A justificativa para obrigar o pagamento é a redução no número de processos. O problema é que o caminho escolhido para diminuir o número de ações desnecessárias ou de má fé foi tirar direitos da massa de trabalhadores pobres.

Vale ressaltar que o item ”Rescisão do Contrato de Trabalho e Verbas Rescisórias” representou 11,51% do total de processos ingressados em todo o sistema de Justiça em 2016, sendo novamente o assunto mais recorrente no Poder Judiciário brasileiro. No total, foram 5.847.967 de novos processos, enquanto, em 2015, o número ficou em 4.980.359 (11,75%). Os dados fazem parte do Relatório Justiça em Números 2017 (ano-base 2016), divulgado pelo Conselho Nacional de Justiça (CNJ).

Verbas rescisórias não pagas ou pagas em valor menor do que o estipulado legalmente após uma demissão dizem respeito não apenas a salários, mas também a outros direitos, como aqueles previstos no artigo 7o da Constituição Federal, tais como aviso prévio, férias e adicional de férias, 13o salário, FGTS.

Um dos juízes do Trabalho ouvidos pelo blog traz seus números para mostrar que, em sua opinião, a cobrança em caso de derrota não alterou o fluxo de novas ações – ao contrário do que afirmam algumas análises. Ele recebia uma média de 5,45 novas ações por dia. Na semana anterior ao dia 11 de novembro, quando a reforma passou a valer, recebeu uma média de 15 processos/dia. E, depois disso, 3,23/dia. Segundo ele, grandes escritórios de advocacia ”limparam suas gavetas”, ajuizando ações antes que a Reforma Trabalhista passasse a valer. O número, agora, teria voltado ao que ele chama de normal.

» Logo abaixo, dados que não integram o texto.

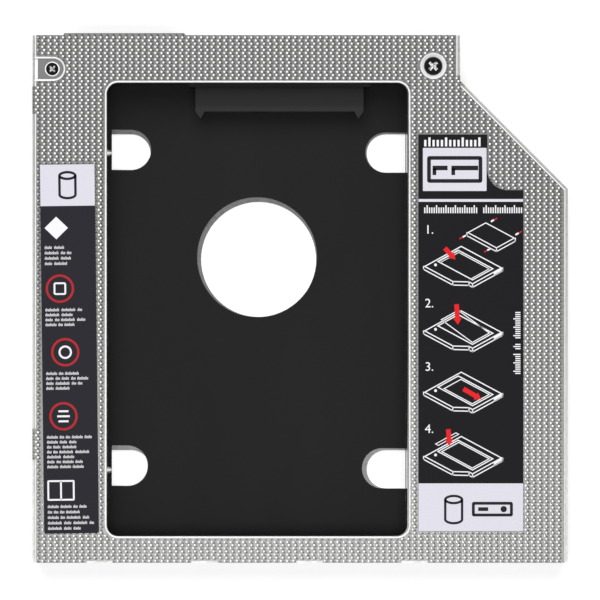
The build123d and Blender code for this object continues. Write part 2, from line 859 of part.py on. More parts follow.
def nodes():
    """All pieces by name."""
    chip_y = board_rear - chip_setback
    return {
        "top_cover": top_cover(),
        "bottom_cover": bottom_cover(),
        "inner_frame": inner_frame(),
        "floor_liner": floor_liner(),
        "circuit_board": circuit_board(),
        "drive_receptacle_housing": drive_receptacle_housing(),
        "drive_signal_contacts": receptacle_contacts(first_signal_x, signal_contact_count),
        "drive_power_contacts": receptacle_contacts(first_power_x, power_contact_count),
        "drive_receptacle_tabs": solder_tabs(receptacle_x, receptacle_width, board_front + board_gap),
        "host_plug_housing": host_plug_housing(),
        "host_signal_contacts": host_signal_contacts(),
        "host_power_contacts": host_power_contacts(),
        "host_plug_tabs": solder_tabs(host_x, host_plug_width, host_front + board_gap),
        "capacitors": chip_row(capacitor_size, capacitor_count, chip_y),
        "resistors": chip_row(resistor_size, resistor_count, chip_y + resistor_setback),
        "left_cover_screw": cover_screw(left_screw, left_head_radius),
        "right_cover_screw": cover_screw(right_screw, right_head_radius),
        "board_screws": board_screws(),
        "locating_pins": locating_pins(),
        "left_label": left_label(),
        "right_label": right_label(),
    }


os.makedirs("parts", exist_ok=True)
for name, shape in nodes().items():
    export_step(Compound(solids_of(shape)), f"parts/{name}.step")
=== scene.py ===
import random
from math import cos, pi, radians, sin

import bmesh
import bpy
from bpy.props import FloatProperty, FloatVectorProperty, PointerProperty
from mathutils import Matrix, Vector
from mathutils.bvhtree import BVHTree


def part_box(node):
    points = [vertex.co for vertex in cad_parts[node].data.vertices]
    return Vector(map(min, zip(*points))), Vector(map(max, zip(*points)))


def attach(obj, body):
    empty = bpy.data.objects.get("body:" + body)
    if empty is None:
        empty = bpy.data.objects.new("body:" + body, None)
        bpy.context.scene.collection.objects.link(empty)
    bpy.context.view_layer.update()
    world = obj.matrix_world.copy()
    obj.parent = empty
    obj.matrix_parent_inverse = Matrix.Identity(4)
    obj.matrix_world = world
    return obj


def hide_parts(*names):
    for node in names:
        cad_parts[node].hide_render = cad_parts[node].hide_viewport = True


bl_info = {
    "name": "Laptop Drive Caddy",
    "version": (1, 0, 0),
    "blender": (4, 5, 0),
    "location": "View3D > Sidebar > Drive Caddy",
    "description": "Embossed sheet, films, plastics, contacts and printed labels of a laptop drive caddy",
    "category": "Object",
}

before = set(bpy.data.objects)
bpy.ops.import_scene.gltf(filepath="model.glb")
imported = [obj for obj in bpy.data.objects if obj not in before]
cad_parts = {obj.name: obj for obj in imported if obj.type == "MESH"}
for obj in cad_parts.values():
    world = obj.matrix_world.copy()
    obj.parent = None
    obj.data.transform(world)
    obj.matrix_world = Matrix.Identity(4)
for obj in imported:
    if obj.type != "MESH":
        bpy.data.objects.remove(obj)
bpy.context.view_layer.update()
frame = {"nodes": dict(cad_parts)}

MM = 0.001
BODY = "root"
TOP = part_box("left_label")[0].z
DOT_SIZES = (1.0, 0.72, 0.45)
DOT_SIDES = 8
DRAWN_ACROSS = Vector((-0.0702, -0.0386))
DRAWN_ALONG = Vector((0.0784, -0.042))


def length(name, description, default):
    """Length property in metres."""
    return FloatProperty(name=name, description=description, default=default, unit="LENGTH", precision=5)


def colour(name, description, default):
    """Linear colour property."""
    return FloatVectorProperty(
        name=name, description=description, default=default, subtype="COLOR", size=3, min=0.0, max=1.0
    )


class EmbossSettings(bpy.types.PropertyGroup):
    """Dot pattern of the top sheet"""

    pitch: length("Pitch", "Distance from dot to dot along a row", 0.0015)
    row_pitch: length("Row pitch", "Distance from row to row", 0.000749)
    row_shift: length("Row shift", "How far every second row is moved to the left", 0.00045)
    first_x: length("First column", "Place of one dot across the sheet", -0.0612)
    first_y: length("First row", "Place of the rearmost row", 0.0625)
    radius: length("Dot radius", "Radius of a dot at its foot", 0.00038)
    height: length("Dot height", "Height of a dot over the sheet", 0.000095)
    margin: length("Margin", "Flat sheet that is left round a dot's foot", 0.00006)
    flat: colour("Flat", "Colour of the flat sheet", (0.125, 0.125, 0.123))
    # Painted shade beside the dots, where their flanks and the valleys between them fall in shade
    mark: colour("Mark", "Colour of the dark marks beside the dots", (0.013, 0.013, 0.013))
    # Painted highlight on the dot tops
    peak: colour("Peak", "Colour of the rubbed dot tops", (0.7, 0.7, 0.7))
    # Painted highlight on the bends and rolled rims
    edge: colour("Edge", "Colour of bent and rolled edges", (0.92, 0.92, 0.92))
    side: colour("Side", "Colour of the folded sides", (0.42, 0.42, 0.41))
    seat: colour("Seat", "Colour of the pressed screw seats", (0.11, 0.11, 0.11))


class FinishSettings(bpy.types.PropertyGroup):
    """Colours of the other metals and plastics"""

    pan: colour("Pan", "Bare aluminium of the pan", (0.45, 0.45, 0.44))
    # Painted shade on the pan's inner faces that look up
    pan_shade: colour("Pan inside", "Dull inner face of the pan", (0.075, 0.075, 0.075))
    frame: colour("Frame", "Moulded inner frame", (0.009, 0.009, 0.0095))
    film: colour("Film", "Black film on the bay floor", (0.0118, 0.0118, 0.012))
    connector: colour("Connector", "Connector housings", (0.0062, 0.0062, 0.0064))
    board: colour("Board", "Solder mask of the circuit board", (0.012, 0.09, 0.035))
    gold: colour("Gold", "Contact plating", (0.95, 0.66, 0.26))
    tin: colour("Tin", "Solder tabs and chip end caps", (0.68, 0.67, 0.65))
    capacitor: colour("Capacitor", "Capacitor bodies", (0.36, 0.24, 0.13))
    resistor: colour("Resistor", "Resistor bodies", (0.02, 0.02, 0.022))
    screw: colour("Screw", "Dark screw heads", (0.006, 0.006, 0.006))
    pin: colour("Pin", "Locating pins", (0.72, 0.72, 0.7))


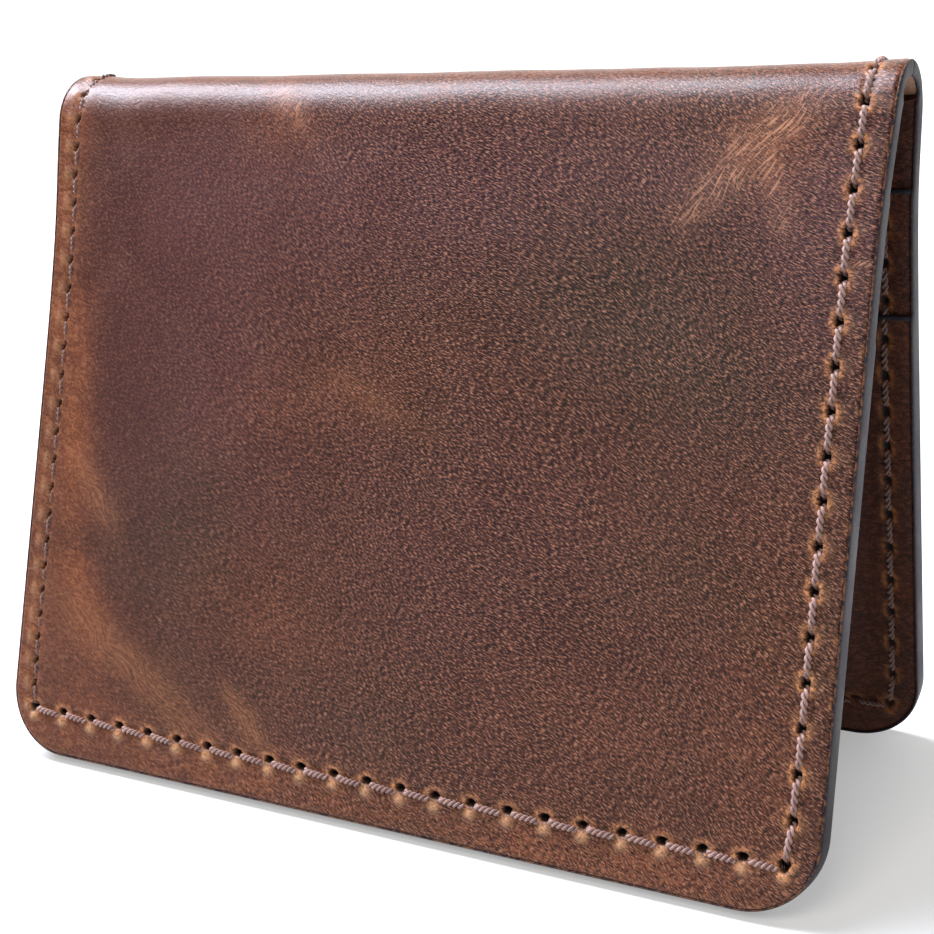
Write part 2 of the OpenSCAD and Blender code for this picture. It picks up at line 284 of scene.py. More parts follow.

Há magistrados que usam a nova regra para novos processos apenas, outros para os antigos. E há aqueles que abertamente estão indo contra a Reforma Trabalhista nos pontos em que acreditam ser inconstitucional. Estima-se que leve entre cinco e dez anos para que tenhamos jurisprudência consolidada sobre os mais de 120 pontos alterados na CLT.

Outro magistrado diz que sentiu o mesmo movimento, mas o número não voltou ao que era antes, ficando um pouco abaixo. Em sua opinião, os advogados trabalhistas estão em um momento de tatear o terreno, sentindo como juízes estão interpretando as demandas à luz na nova legislação.

Uma avaliação para entender se a Reforma Trabalhista reduziu de forma significativa o número de processos em trâmite no país não virá até surgirem números consolidados. O mesmo se aplica a afirmar que a negação da gratuidade aos mais pobres emplacou ou empacou. Por enquanto, é possível verificar o termômetro pelo posicionamento de juízes, desembargadores e ministros sobre o tema, bem como o de suas associações. E, pelo visto, a temperatura não agrada àqueles que queriam ver as mudanças aplicadas desde já.

A Procuradoria Geral da República entrou com uma Ação Direta de Inconstitucionalidade, a ADI 5766, contra a mudança feita pelo governo Michel Temer, em parceria com o Congresso Nacional neste ano e apoiada pelo mercado financeiro e grandes associações empresariais. Segundo a ação, ”com o declarado objetivo de reduzir o número de demandas, a legislação avançou sobre garantias processuais e violou direito fundamental dos trabalhadores pobres à gratuidade judiciária”. A ADI está sob responsabilidade do ministro Roberto Barroso.